This old-fashioned candy recipe is one my mother-in-law, Cora Martin, made back in the 1920s. It takes two people to pull the taffy after it’s cooked. You can even make a party of it. Here’s how to make it.
Things You’ll Need:
- 1 cup molasses
- 2 cups sugar
- 1 tablespoon vinegar
- egg sized lumps of butter
- vanilla (to taste)
Mix all the ingredients, except the vanilla in a pan (molasses, sugar, vinegar, butter).
Bring it to a boil on the stove top. Boil for 10 minutes. Stir frequently. She always used a wooden spoon for this.
Add vanilla to taste.
Remove it from the burner and allow it to cool enough to be handled.
Coat your hands with butter, then pull the taffy with each person holding an end.
When the taffy becomes light in color, it has been pulled enough.
Twist the candy, then cut it into small pieces.

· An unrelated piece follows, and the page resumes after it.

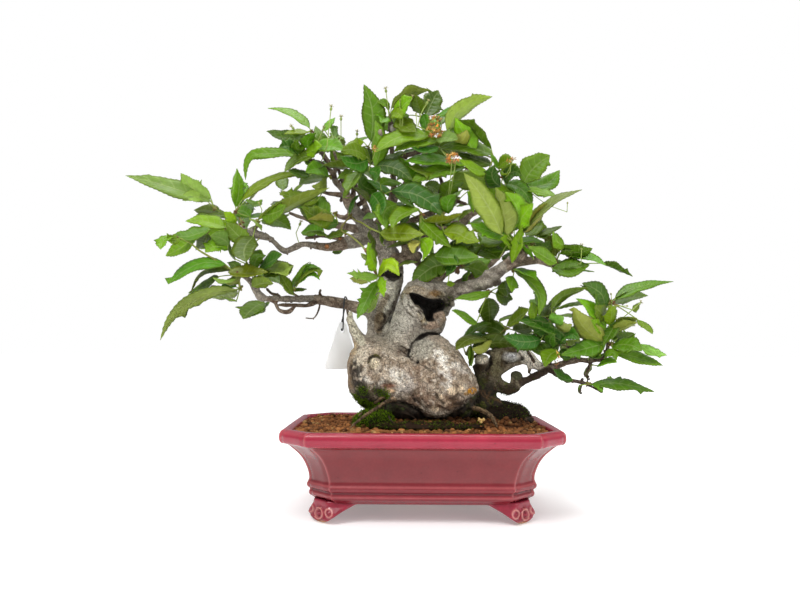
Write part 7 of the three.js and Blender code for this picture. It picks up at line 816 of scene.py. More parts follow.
        ([34.7, 117.2, 353.9], [[22.5, 123.4, 359.5], [9.4, 130.1, 368.7], [-4.6, 137.2, 373.8], [-19.8, 144.9, 373.7]], [0.48, 0.18, 0.86], 20.6, "D", [], []),
        ([34.7, 117.2, 353.9], [[48.3, 121.9, 354.9], [64.2, 127.5, 359], [80.2, 133.1, 358.7], [96.5, 138.7, 353.3]], [0.00, -0.21, 0.98], 20.8, "D", [[0.45, -1, 13.7], [0.68, 1, 13.1]], []),
    ],
    "leaf_cluster_43": [
        ([108.5, 68, 302.8], [[107.5, 82.6, 303.7], [106.4, 99.3, 307.5], [105.4, 116.1, 307], [104.3, 133.1, 301.3]], [-0.18, -0.07, 0.98], 19.7, "M", [], []),
        ([110.5, 72.6, 312.7], [[115.6, 84.3, 316.6], [121.6, 98.1, 324.4], [127.9, 112.6, 327.9], [134.6, 128, 326.4]], [-0.49, -0.08, 0.87], 19.1, "M", [[0.44, -1, 12.9]], []),
        ([110.5, 72.6, 312.7], [[103, 82.2, 316.6], [94.3, 93.3, 324], [85.3, 105, 327.5], [75.6, 117.4, 326.3]], [-0.12, -0.46, 0.88], 18.1, "M", [], []),
        ([112.5, 77.1, 322.5], [[110.6, 86.8, 329.2], [108.3, 98.5, 341.1], [105.7, 111.6, 349.1], [102.7, 126.5, 352.5]], [0.38, -0.48, 0.79], 22.2, "M", [], []),
        ([112.5, 77.1, 322.5], [[120.8, 80.6, 320.6], [137.3, 87.6, 320.1], [153.3, 94.3, 315.1], [168.6, 100.8, 305]], [0.02, 0.43, 0.90], 19.9, "M", [], []),
        ([114.4, 81.2, 331.4], [[121.4, 89.9, 338], [128.4, 98.6, 347.7], [136.1, 108.1, 353.8], [144.8, 118.8, 355.9]], [-0.17, -0.51, 0.85], 21, "M", [[0.65, 1, 13.5]], []),
        ([114.4, 81.2, 331.4], [[111.5, 91.8, 329.3], [107, 109, 329], [102.5, 125.7, 324.4], [98.2, 141.7, 314.5]], [0.15, 0.23, 0.96], 19.3, "D", [], []),
        ([114.4, 81.2, 331.4], [[104.9, 84.1, 336.6], [92, 88, 347], [78.1, 92.3, 353.3], [62.6, 96.9, 354.8]], [0.49, 0.05, 0.87], 17.5, "M", [], []),
    ],
    "leaf_cluster_44": [
        ([4.7, 78, 398], [[5.2, 90.9, 397.5], [5.8, 106.1, 399.5], [6.4, 121.2, 397.6], [7, 136.2, 391.2]], [0.12, 0.03, 0.99], 21.5, "M", [], []),
        ([6.9, 82.5, 407.8], [[7.3, 90.7, 411.8], [8, 104.9, 422], [8.7, 120.1, 428], [9.5, 136.9, 429]], [0.10, -0.44, 0.89], 21.3, "M", [], []),
        ([6.9, 82.5, 407.8], [[16, 92.5, 407.9], [26.2, 103.8, 410.5], [36.5, 115.1, 409.2], [46.7, 126.4, 403.3]], [0.02, -0.02, 1.00], 19.4, "M", [], []),
        ([9.1, 87.1, 417.6], [[-0.1, 97.5, 416.8], [-10.7, 109.6, 418.6], [-21.2, 121.6, 416.4], [-31.7, 133.5, 409.3]], [-0.14, -0.05, 0.99], 17.8, "M", [[0.56, 1, 13.3]], []),
        ([9.1, 87.1, 417.6], [[17.1, 97.2, 424.4], [25.6, 107.9, 435], [34.9, 119.5, 441.5], [45.2, 132.4, 443.1]], [-0.37, -0.29, 0.88], 20.4, "M", [], []),
        ([11, 91.2, 426.5], [[5.9, 100, 432.5], [-0.3, 110.6, 443.1], [-7.1, 122.2, 449.9], [-14.7, 135.3, 452.1]], [0.18, -0.48, 0.86], 19.2, "M", [], []),
        ([11, 91.2, 426.5], [[14.5, 96.6, 437.5], [17.4, 101, 453.3], [21.5, 107.3, 465.9], [27.2, 116, 475]], [-0.43, -0.75, 0.50], 20.8, "M", [[0.47, -1, 15.4]], []),
        ([11, 91.2, 426.5], [[13.5, 103.5, 422.4], [16.9, 120.6, 419.9], [20.1, 137, 413.1], [23.2, 152.4, 401.2]], [0.23, 0.26, 0.94], 20.5, "B", [], []),
    ],
    "leaf_cluster_45": [
        ([-88.7, 64, 386.7], [[-90, 73.3, 387.1], [-92.3, 90.5, 390.9], [-94.7, 107.8, 390.3], [-97.1, 125.3, 384.3]], [-0.05, -0.05, 1.00], 18, "O", [], []),
        ([-90.8, 67.5, 396.9], [[-89.6, 79.5, 402.5], [-88.1, 94, 412.8], [-86.6, 109.7, 418.8], [-84.9, 126.8, 419.7]], [0.32, -0.43, 0.85], 19.3, "M", [], []),
        ([-90.8, 67.5, 396.9], [[-82.7, 76.3, 394.8], [-70.5, 89.4, 394.5], [-58.6, 102.3, 389.9], [-47.2, 114.7, 380]], [0.01, 0.23, 0.97], 17.2, "O", [[0.46, 1, 13.1]], []),
        ([-92.8, 71.1, 407.1], [[-101.7, 83, 406.8], [-110.9, 95.1, 409], [-119.9, 107.2, 407.4], [-129, 119.2, 401.2]], [-0.31, -0.21, 0.93], 21.6, "B", [[0.56, -1, 15.3]], []),
        ([-92.8, 71.1, 407.1], [[-96.3, 76.8, 414], [-101.3, 84.8, 428.6], [-107.2, 94.5, 439.4], [-114.5, 106.3, 445.9]], [0.21, -0.70, 0.68], 17.4, "M", [], []),
        ([-94.7, 74.3, 416.4], [[-83.5, 81.7, 423.1], [-74.1, 87.9, 431.5], [-63.9, 94.6, 436.6], [-52.6, 102, 437.6]], [-0.23, -0.44, 0.87], 18.7, "D", [], []),
        ([-94.7, 74.3, 416.4], [[-107.9, 79.9, 419.2], [-123.2, 86.4, 425.4], [-138.9, 93, 427.2], [-155.2, 99.9, 423.7]], [0.21, 0.01, 0.98], 20.8, "M", [[0.62, -1, 15.4]], []),
        ([-94.7, 74.3, 416.4], [[-100.5, 86.8, 419.8], [-107.2, 101.2, 426.8], [-114.2, 116.2, 429.5], [-121.5, 132, 427]], [0.15, -0.19, 0.97], 17.4, "D", [[0.56, -1, 11.9]], []),
    ],
    "leaf_cluster_46": [
        ([142.7, 62, 188.5], [[142, 75.8, 189.6], [141.1, 91, 193.6], [140.3, 106.5, 193.5], [139.4, 122.2, 188.8]], [0.16, -0.07, 0.98], 20.5, "M", [[0.61, 1, 14.6], [0.81, -1, 13.2]], []),
        ([147.2, 66.6, 197.4], [[151.6, 75, 199.6], [159.2, 89.2, 206.5], [167, 103.9, 209.1], [175.2, 119.3, 206.4]], [0.21, -0.36, 0.91], 16.9, "D", [[0.54, -1, 13.0], [0.81, 1, 10.9]], []),
        ([147.2, 66.6, 197.4], [[137.7, 77.1, 201.9], [127.6, 88.2, 209.6], [117.1, 99.8, 213.2], [105.8, 112.2, 211.8]], [0.08, -0.33, 0.94], 20.9, "D", [[0.52, -1, 16.0], [0.72, 1, 13.3]], []),
        ([151.7, 71.2, 206.3], [[149.2, 82, 213.9], [146.8, 92.2, 224.3], [144.2, 103.5, 231.3], [141.1, 116.6, 234.3]], [-0.09, -0.59, 0.80], 19.3, "M", [], []),
        ([151.7, 71.2, 206.3], [[158.5, 76.1, 214.2], [165.8, 81.3, 226.4], [174.3, 87.3, 235.2], [184.5, 94.6, 240.3]], [-0.54, -0.41, 0.73], 22.1, "D", [[0.58, 1, 14.4]], []),
        ([155.7, 75.5, 214.4], [[166.5, 79.5, 212.9], [180.4, 84.8, 213.5], [194, 89.9, 210.3], [207.3, 94.9, 202.8]], [0.11, 0.08, 0.99], 21, "M", [[0.43, -1, 15.0]], []),
        ([155.7, 75.5, 214.4], [[157.9, 86.6, 217.3], [160.8, 102.3, 224.6], [164, 118.7, 227.5], [167.2, 136, 225.2]], [-0.14, -0.23, 0.96], 18.4, "B", [[0.58, 1, 13.5], [0.82, -1, 11.3]], []),
        ([155.7, 75.5, 214.4], [[149.7, 79.5, 226.2], [145, 82.7, 242], [138.4, 87.1, 254.6], [129.4, 93.1, 263.6]], [0.76, -0.39, 0.52], 17.5, "M", [[0.5, 1, 11.7]], []),
    ],
}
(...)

After reading Gail’s memories and the family recipe for taffy, I did some research using Newspapers.com. I found a similar description of the family having fun together making the sticky, stretchy candy. This clipping is from a Kansas paper, The Collyer Advance, 02 Jan 1930, Thu, Page 2
What’s became of the old-fashioned watch party on New Year’s eve? Remember how we used to congregate at some neighbor’s home, eat pop-corn and apples (and sometimes drink sweet cider) until a midnight hour and then all join in singing a welcoming song as the new year opened before us? Some years when the cane was exceptionally good and there was an abundance of sorghum, we’d have taffy pulls. My, how good that taffy tasted, especially if it was seasoned with black walnuts!There’s another thing, too, that we remember in connection with the taffy pull, and that is how clean our hands would become after we had pulled and stretched our wad of candy (and had dropped it upon the floor a half dozen times) and had twined it around our fingers. No matter how dirty one’s hands were they always emerged from a taffy pull as white and clean as tho they had been given a scouring with Lewis lye.